* BEGIN *
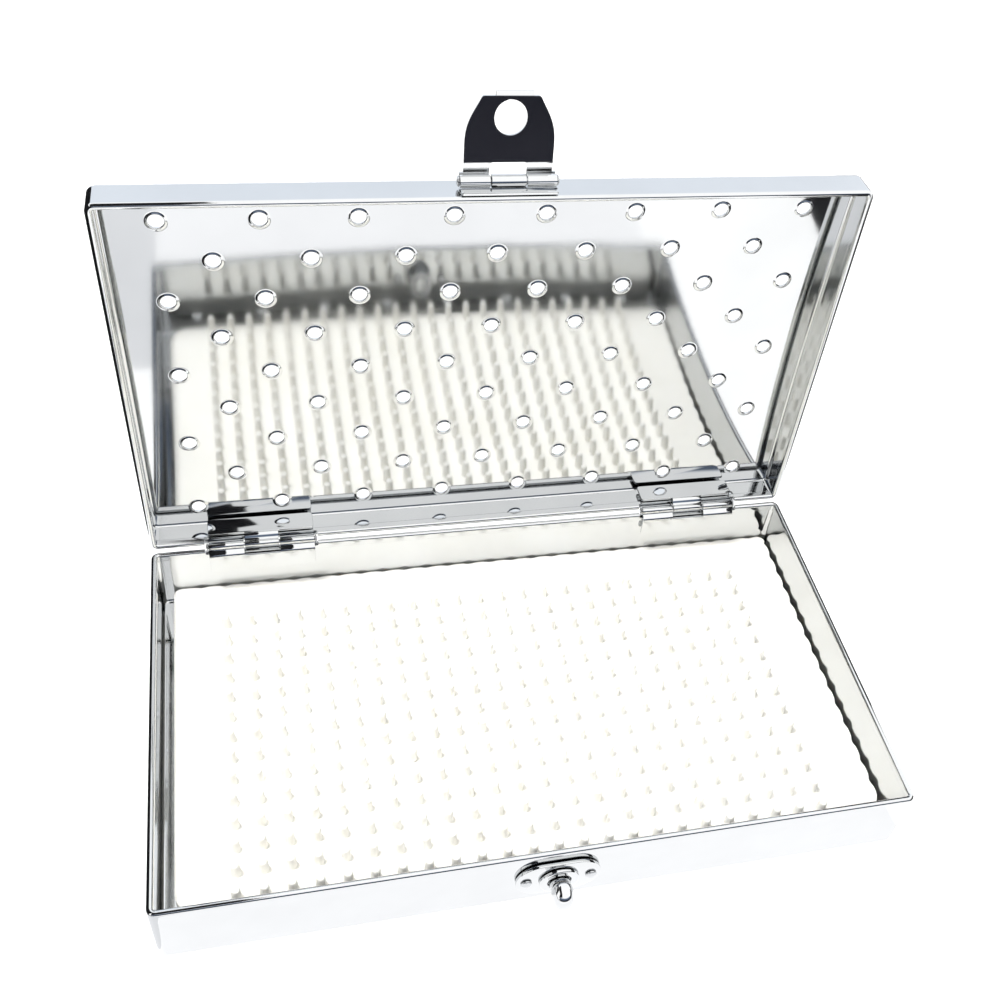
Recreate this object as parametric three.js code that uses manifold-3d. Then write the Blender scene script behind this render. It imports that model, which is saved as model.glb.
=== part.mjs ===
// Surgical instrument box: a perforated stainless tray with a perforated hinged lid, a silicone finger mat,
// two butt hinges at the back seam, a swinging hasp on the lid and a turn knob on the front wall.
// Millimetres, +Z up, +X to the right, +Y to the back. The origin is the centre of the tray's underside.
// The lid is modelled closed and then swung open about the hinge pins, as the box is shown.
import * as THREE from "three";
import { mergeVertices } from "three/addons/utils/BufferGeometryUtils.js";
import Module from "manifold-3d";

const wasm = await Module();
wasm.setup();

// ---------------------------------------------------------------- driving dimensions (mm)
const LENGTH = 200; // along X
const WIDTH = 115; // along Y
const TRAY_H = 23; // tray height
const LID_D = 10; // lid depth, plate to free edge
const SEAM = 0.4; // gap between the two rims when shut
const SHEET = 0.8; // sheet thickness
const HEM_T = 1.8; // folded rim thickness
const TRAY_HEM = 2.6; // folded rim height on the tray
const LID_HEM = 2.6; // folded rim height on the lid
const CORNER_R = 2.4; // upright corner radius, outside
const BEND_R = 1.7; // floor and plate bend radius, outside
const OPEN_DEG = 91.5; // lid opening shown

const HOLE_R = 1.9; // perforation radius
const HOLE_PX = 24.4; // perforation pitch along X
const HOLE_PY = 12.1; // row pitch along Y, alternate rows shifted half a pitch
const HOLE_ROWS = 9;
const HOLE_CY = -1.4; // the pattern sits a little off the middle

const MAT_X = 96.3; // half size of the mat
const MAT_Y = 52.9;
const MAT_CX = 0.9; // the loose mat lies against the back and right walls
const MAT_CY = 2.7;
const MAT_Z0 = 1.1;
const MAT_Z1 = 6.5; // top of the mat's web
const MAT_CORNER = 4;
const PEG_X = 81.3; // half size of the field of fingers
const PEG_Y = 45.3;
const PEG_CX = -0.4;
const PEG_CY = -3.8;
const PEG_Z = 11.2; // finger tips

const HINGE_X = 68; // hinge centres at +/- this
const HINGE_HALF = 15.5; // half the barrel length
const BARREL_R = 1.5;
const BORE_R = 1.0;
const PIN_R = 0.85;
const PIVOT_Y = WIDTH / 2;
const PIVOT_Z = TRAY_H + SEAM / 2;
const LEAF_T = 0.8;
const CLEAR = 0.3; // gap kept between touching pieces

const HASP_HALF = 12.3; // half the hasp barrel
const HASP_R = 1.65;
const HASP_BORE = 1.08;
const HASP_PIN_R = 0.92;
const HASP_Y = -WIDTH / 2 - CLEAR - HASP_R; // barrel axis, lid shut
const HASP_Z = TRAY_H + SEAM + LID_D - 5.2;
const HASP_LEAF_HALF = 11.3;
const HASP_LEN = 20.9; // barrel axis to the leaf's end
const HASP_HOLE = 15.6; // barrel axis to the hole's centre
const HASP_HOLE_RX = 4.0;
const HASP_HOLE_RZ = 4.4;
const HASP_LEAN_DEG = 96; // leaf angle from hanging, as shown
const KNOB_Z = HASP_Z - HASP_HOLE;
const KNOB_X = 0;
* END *
PROBLEM TO WORK ON - Copy out every line where the word "this" occurs.

TASK SOLUTION -
Recreate this object as parametric three.js code that uses manifold-3d. Then write the Blender scene script behind this render. It imports that model, which is saved as model.glb.
const HINGE_X = 68; // hinge centres at +/- this